If you're still concerned about Lamisil as a treatment option or you have an existing medical condition that prevents you from safely taking it, your doctor may prescribe a topical treatment instead...but those take a lot longer to work (think 48 weeks, i.e. almost a whole year) and only have a 25%-30% cure rate.

Finally, you can try a home remedy for toenail fungus—while most of them aren't terribly effective, they don't come with many side effects, either. If your toenail fungus is mild, you might be able to see results over time.

"[Home remedies] have maybe a 10% cure rate, but could be effective enough if someone is highly motivated," says Dr. Jenkins, who adds that some of her patients swear by frequent applications of products such as Vicks VapoRub, amber-colored Listerine, and tea tree oil.

If you're going to attempt an at-home remedy, it's important to give your toenail some extra TLC, says Dr. Spielfogel: "Keeping the area clean and dry may help keep the infection under control."

Can you prevent toenail fungus?

If your toenail fungus is caused by something in your control (i.e., not an underlying condition), then yes. You can:

  1. Wear shoes in public areas, especially ones that are typically wet, like pools and gyms.
  2. Keep foot injuries clean and covered until they're healed.
  3. Protect your overall health by not smoking and maintaining a healthy weight.
  4. Wear supportive and breathable shoes.

You also may see a reduction in bouts of toenail fungus by keeping your toenails consistently clean, dry, trimmed, and free of nail polish (which can clog the nail and contribute to fungal growth).

However, many causes of toenail fungus are caused by other conditions, like chronic illness, old age, and diabetes, and there may not be much you can do to prevent fungus in these situations.
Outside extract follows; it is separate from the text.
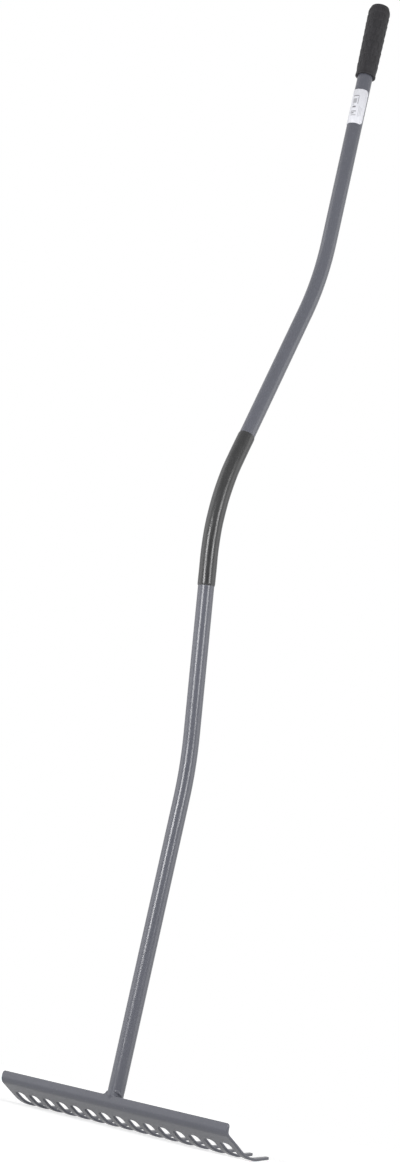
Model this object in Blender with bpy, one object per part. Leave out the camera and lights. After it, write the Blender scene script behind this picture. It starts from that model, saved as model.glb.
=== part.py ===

Dr. Spielfogel does recommend using preventative products if you know you're at risk for fungal infections; the Dr.'s Remedy line of nail care products, for example, includes an antifungal cuticle oil that can be used nightly to reduce the risk of fungal growth.

When should you see a doctor?

It's tempting to dismiss toenail fungus as an unsightly but mainly harmless problem. Like so many other health issues, though, ignoring it will only make things worse down the line.

"You should see a podiatrist when you notice the problem and treat it early," advises Dr. Spielfogel. "If left untreated, which is very common, the infection will spread to the rest of the nail and eventually spread to the other nails."

Once you make an appointment, your podiatrist will give your feet a thorough examination and will probably take a biopsy, or sample, of your nail to be sent away for testing. This will help your doctor confirm that you have an infection and not some other issue, as well as figure out exactly what type of infection you have, Dr. Spielfogel explains.

From there, your doctor can work with you on a treatment plan to (hopefully) get rid of your toenail fungus for good.